The task:
Give back all the data exactly, line by line.

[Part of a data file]
## begin

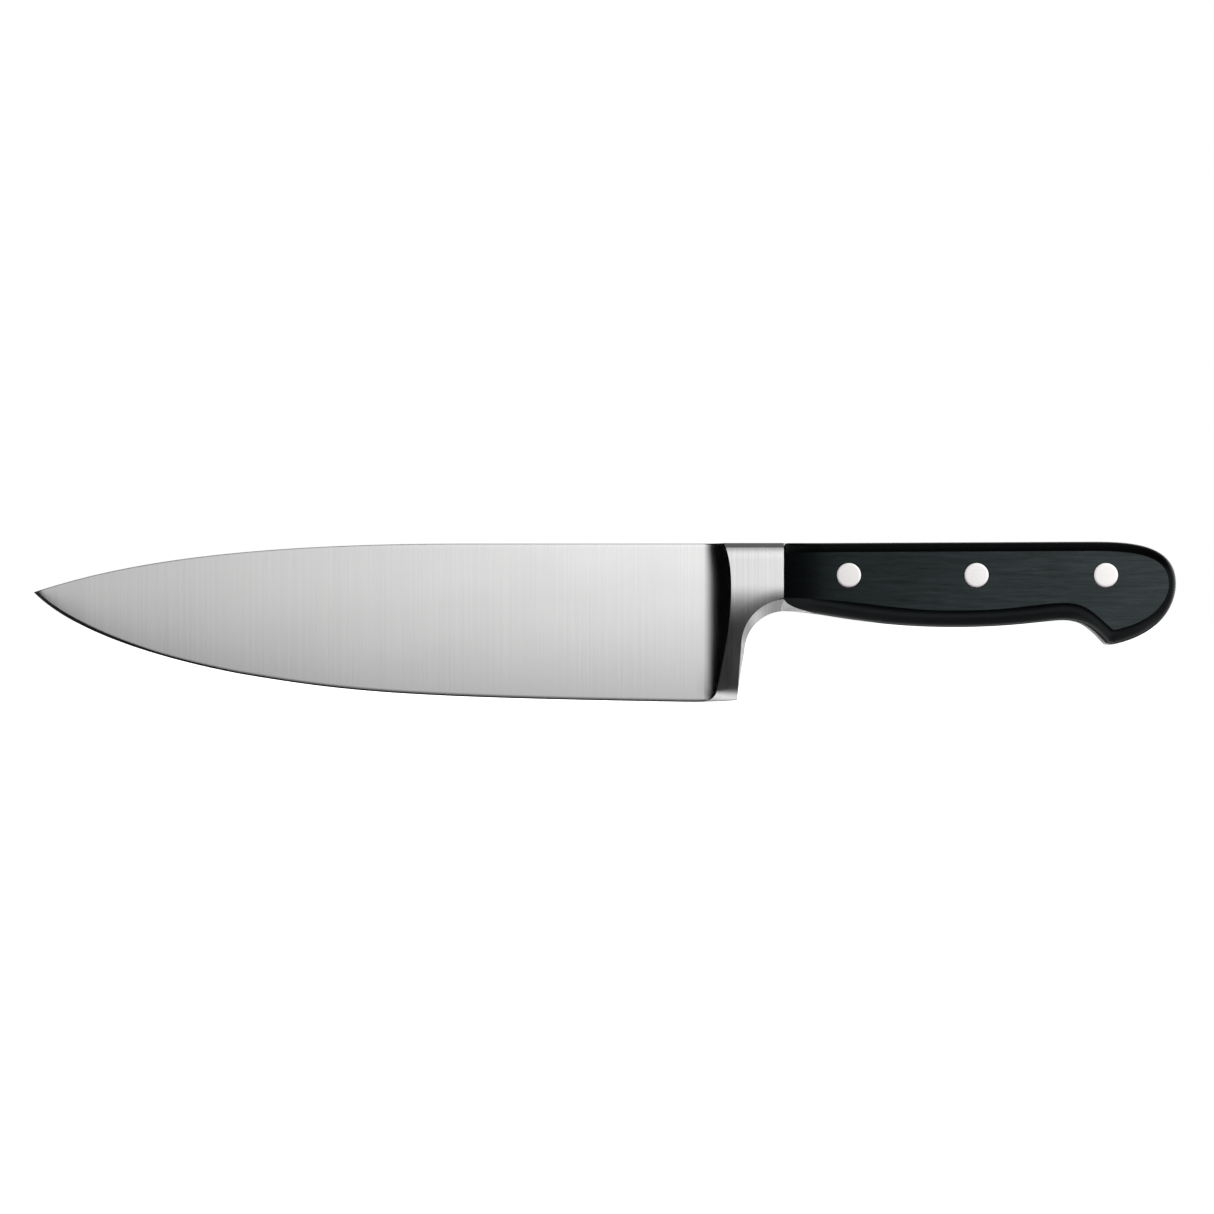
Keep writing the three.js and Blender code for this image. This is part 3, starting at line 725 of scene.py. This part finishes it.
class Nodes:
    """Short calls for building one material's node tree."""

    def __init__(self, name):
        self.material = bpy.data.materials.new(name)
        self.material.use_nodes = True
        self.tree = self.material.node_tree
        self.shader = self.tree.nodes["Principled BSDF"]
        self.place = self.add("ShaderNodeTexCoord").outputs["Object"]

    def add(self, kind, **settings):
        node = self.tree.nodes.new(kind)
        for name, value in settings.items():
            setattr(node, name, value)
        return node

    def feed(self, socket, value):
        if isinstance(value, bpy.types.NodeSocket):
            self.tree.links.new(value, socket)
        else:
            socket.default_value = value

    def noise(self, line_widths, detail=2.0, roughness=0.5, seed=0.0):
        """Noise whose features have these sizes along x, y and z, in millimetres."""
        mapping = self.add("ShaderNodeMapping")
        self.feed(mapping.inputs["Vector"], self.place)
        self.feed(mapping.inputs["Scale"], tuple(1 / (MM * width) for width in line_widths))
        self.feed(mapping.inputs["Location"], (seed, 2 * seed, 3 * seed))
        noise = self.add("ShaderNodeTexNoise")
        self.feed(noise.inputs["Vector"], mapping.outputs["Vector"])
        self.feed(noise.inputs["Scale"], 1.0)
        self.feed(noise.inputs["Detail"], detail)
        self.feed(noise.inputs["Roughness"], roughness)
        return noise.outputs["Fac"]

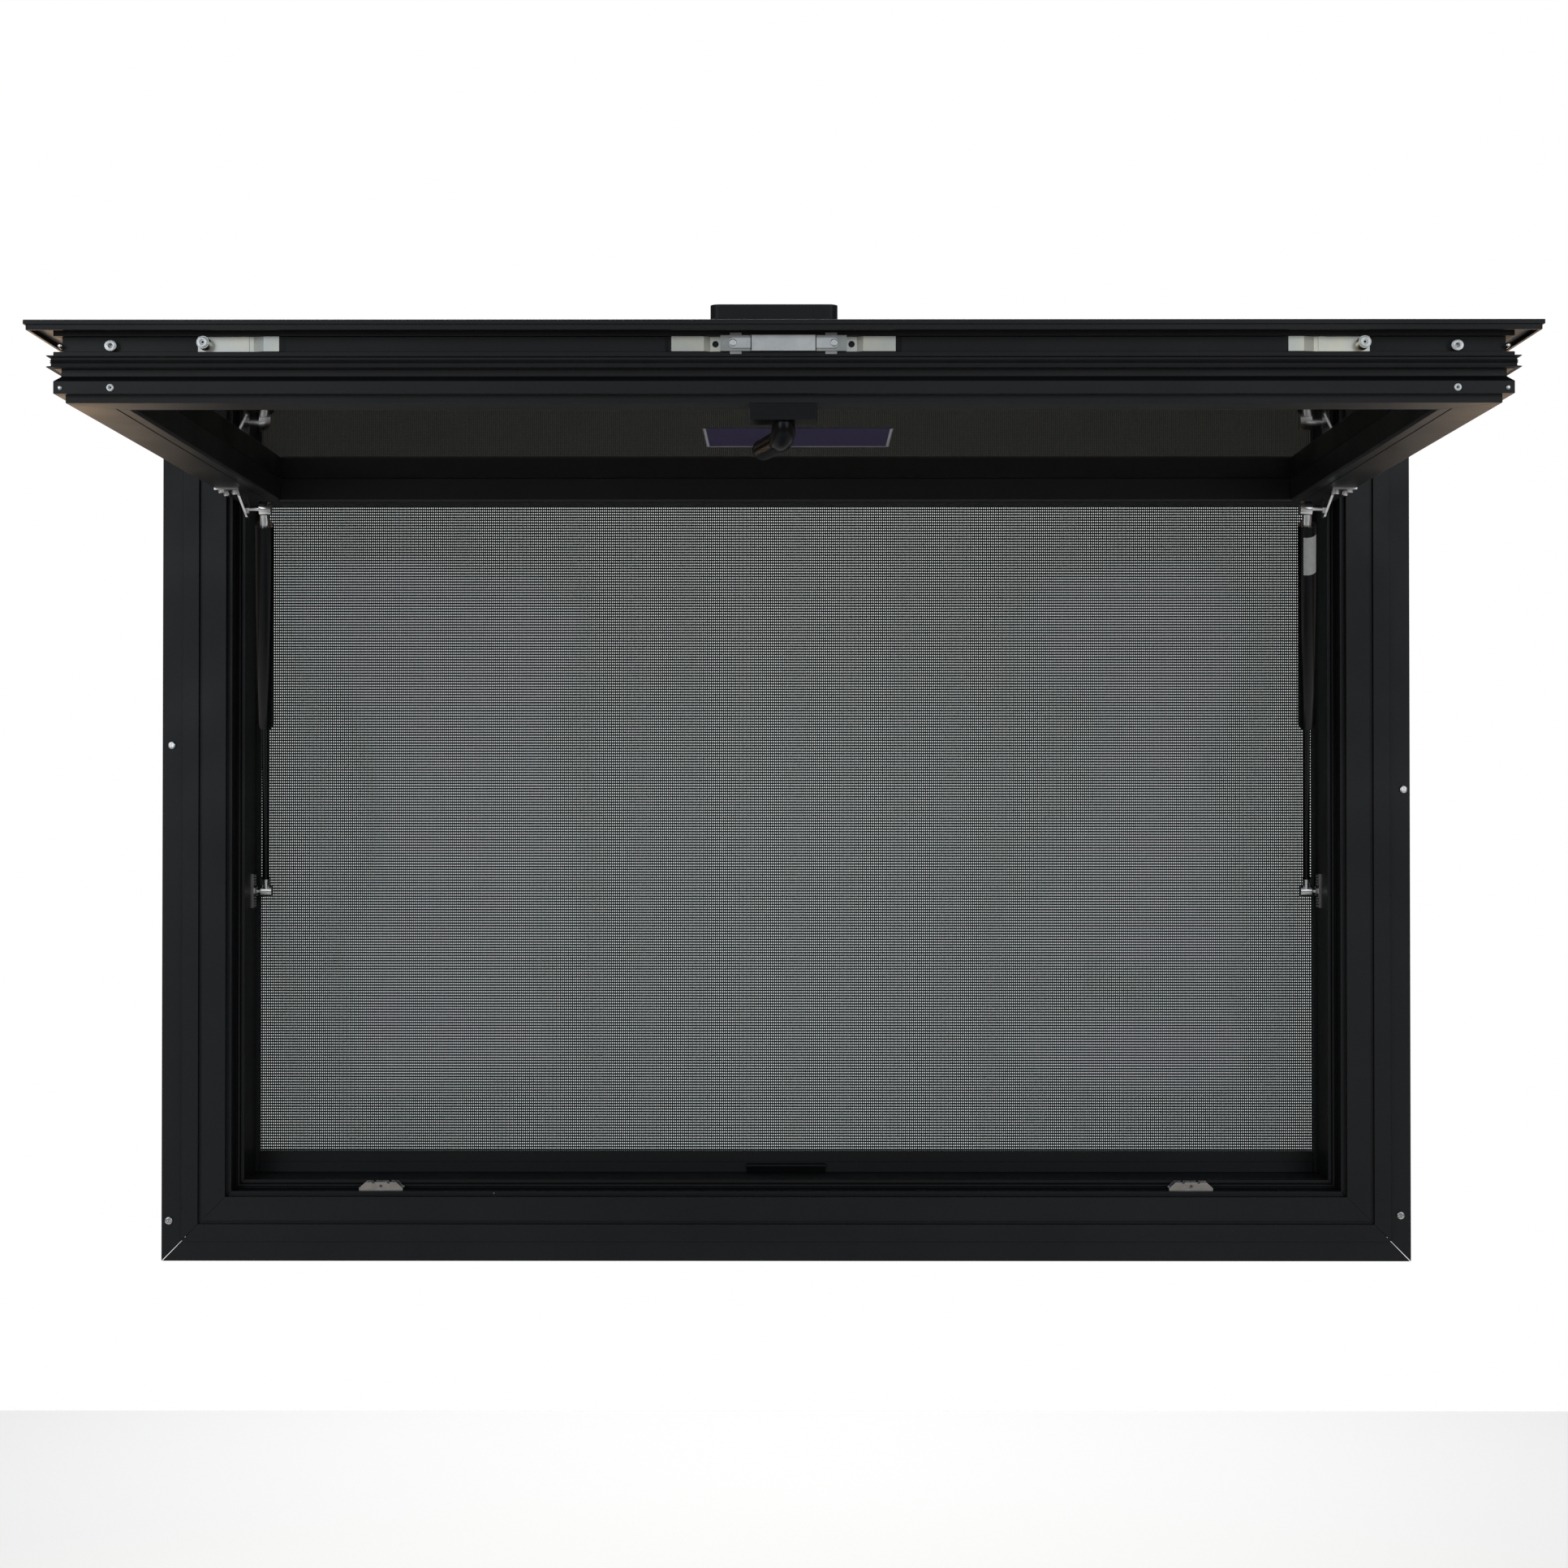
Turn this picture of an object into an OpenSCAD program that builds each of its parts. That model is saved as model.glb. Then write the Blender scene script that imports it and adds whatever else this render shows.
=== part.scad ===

## end

Solution for this exercise:
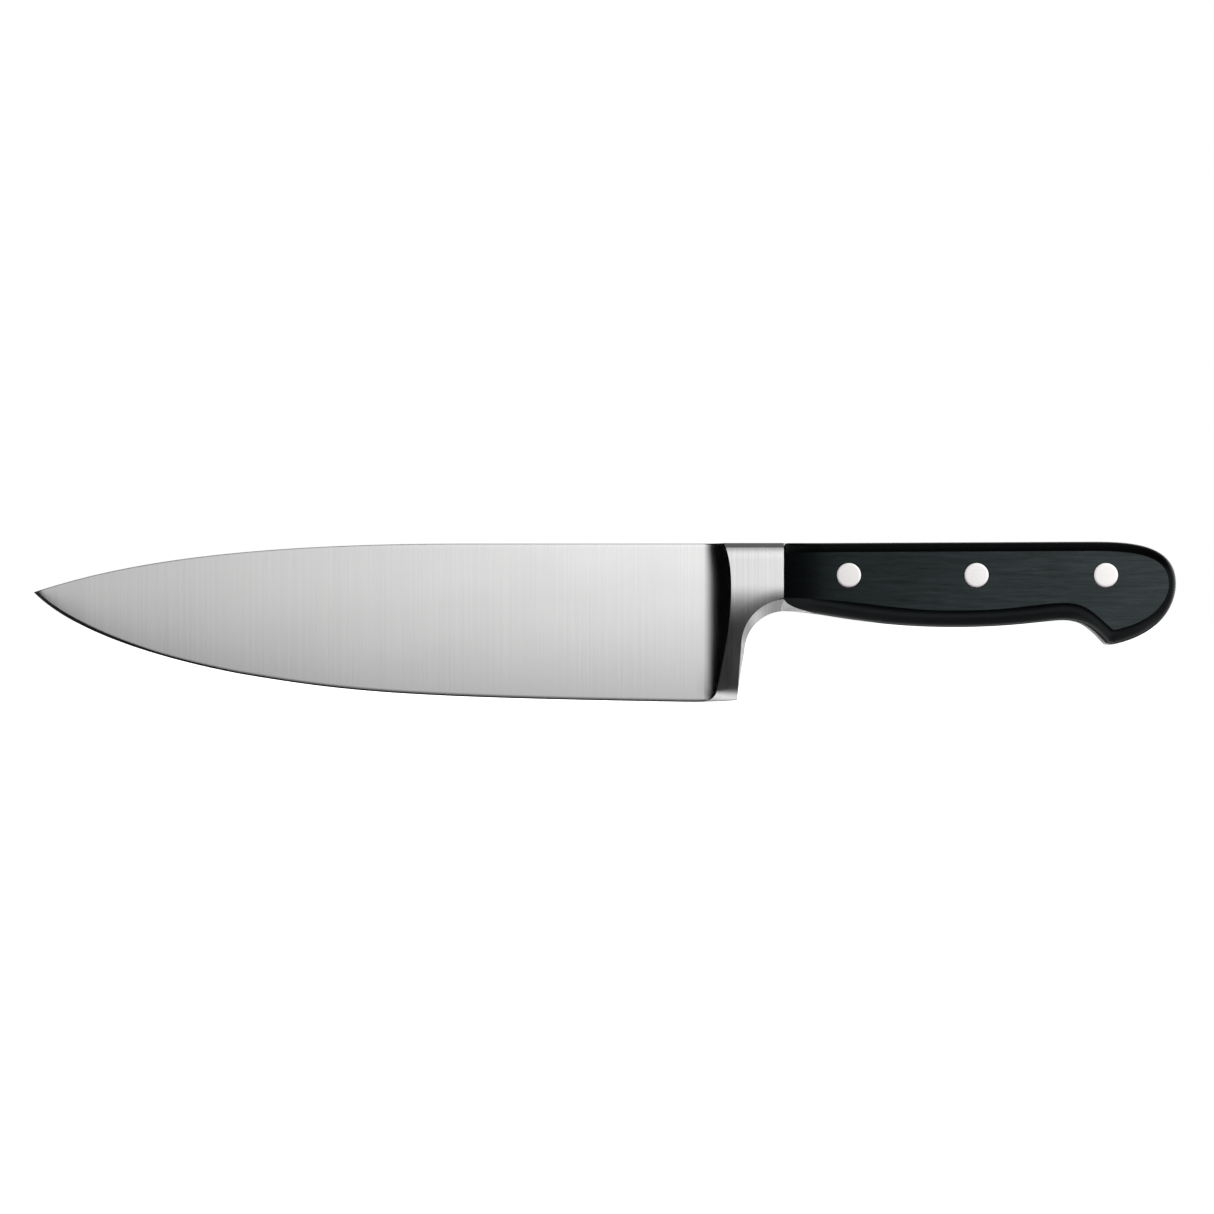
Keep writing the three.js and Blender code for this image. This is part 3, starting at line 725 of scene.py. This part finishes it.
class Nodes:
    """Short calls for building one material's node tree."""

    def __init__(self, name):
        self.material = bpy.data.materials.new(name)
        self.material.use_nodes = True
        self.tree = self.material.node_tree
        self.shader = self.tree.nodes["Principled BSDF"]
        self.place = self.add("ShaderNodeTexCoord").outputs["Object"]

    def add(self, kind, **settings):
        node = self.tree.nodes.new(kind)
        for name, value in settings.items():
            setattr(node, name, value)
        return node

    def feed(self, socket, value):
        if isinstance(value, bpy.types.NodeSocket):
            self.tree.links.new(value, socket)
        else:
            socket.default_value = value

    def noise(self, line_widths, detail=2.0, roughness=0.5, seed=0.0):
        """Noise whose features have these sizes along x, y and z, in millimetres."""
        mapping = self.add("ShaderNodeMapping")
        self.feed(mapping.inputs["Vector"], self.place)
        self.feed(mapping.inputs["Scale"], tuple(1 / (MM * width) for width in line_widths))
        self.feed(mapping.inputs["Location"], (seed, 2 * seed, 3 * seed))
        noise = self.add("ShaderNodeTexNoise")
        self.feed(noise.inputs["Vector"], mapping.outputs["Vector"])
        self.feed(noise.inputs["Scale"], 1.0)
        self.feed(noise.inputs["Detail"], detail)
        self.feed(noise.inputs["Roughness"], roughness)
        return noise.outputs["Fac"]

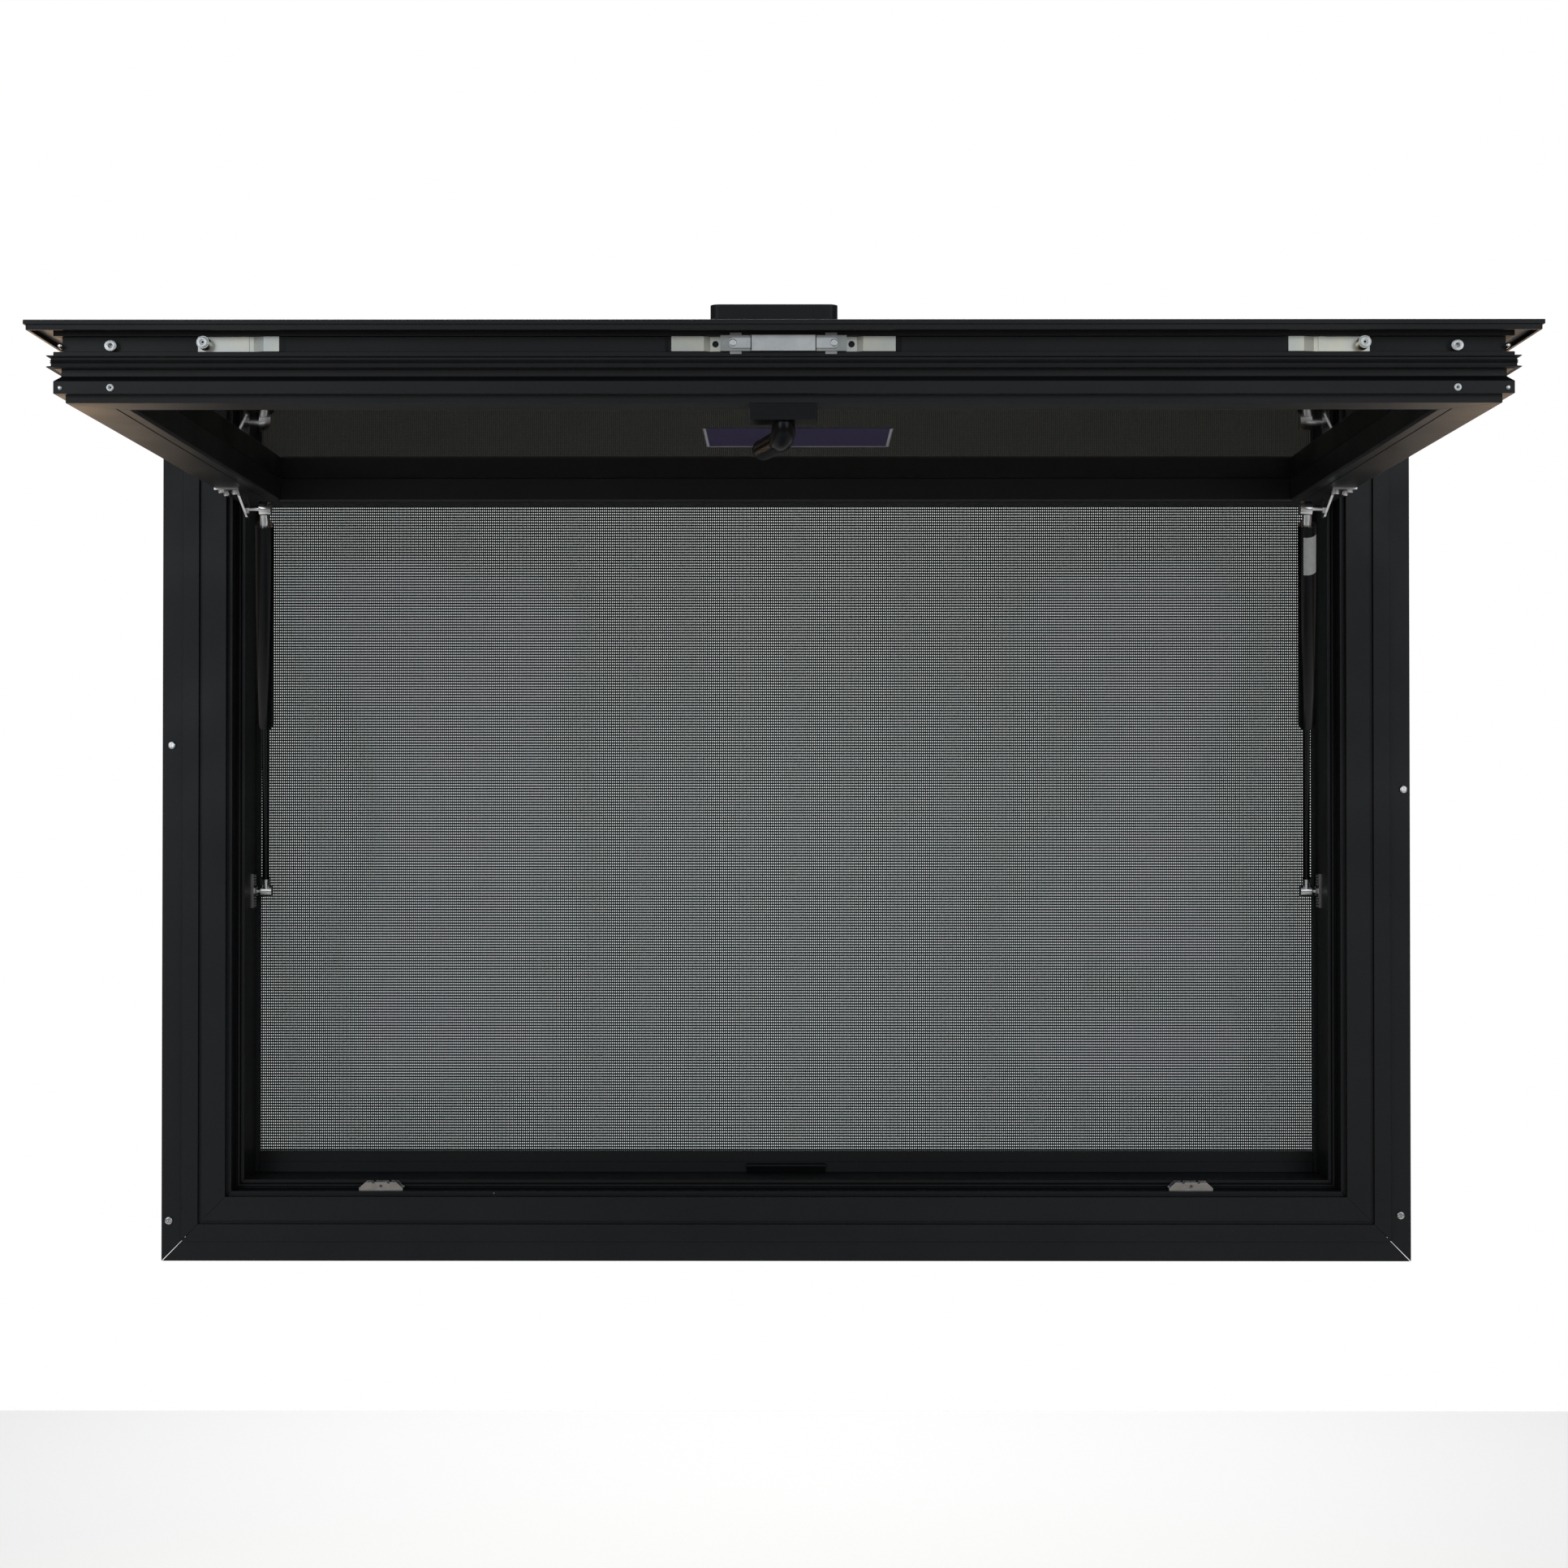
Turn this picture of an object into an OpenSCAD program that builds each of its parts. That model is saved as model.glb. Then write the Blender scene script that imports it and adds whatever else this render shows.
=== part.scad ===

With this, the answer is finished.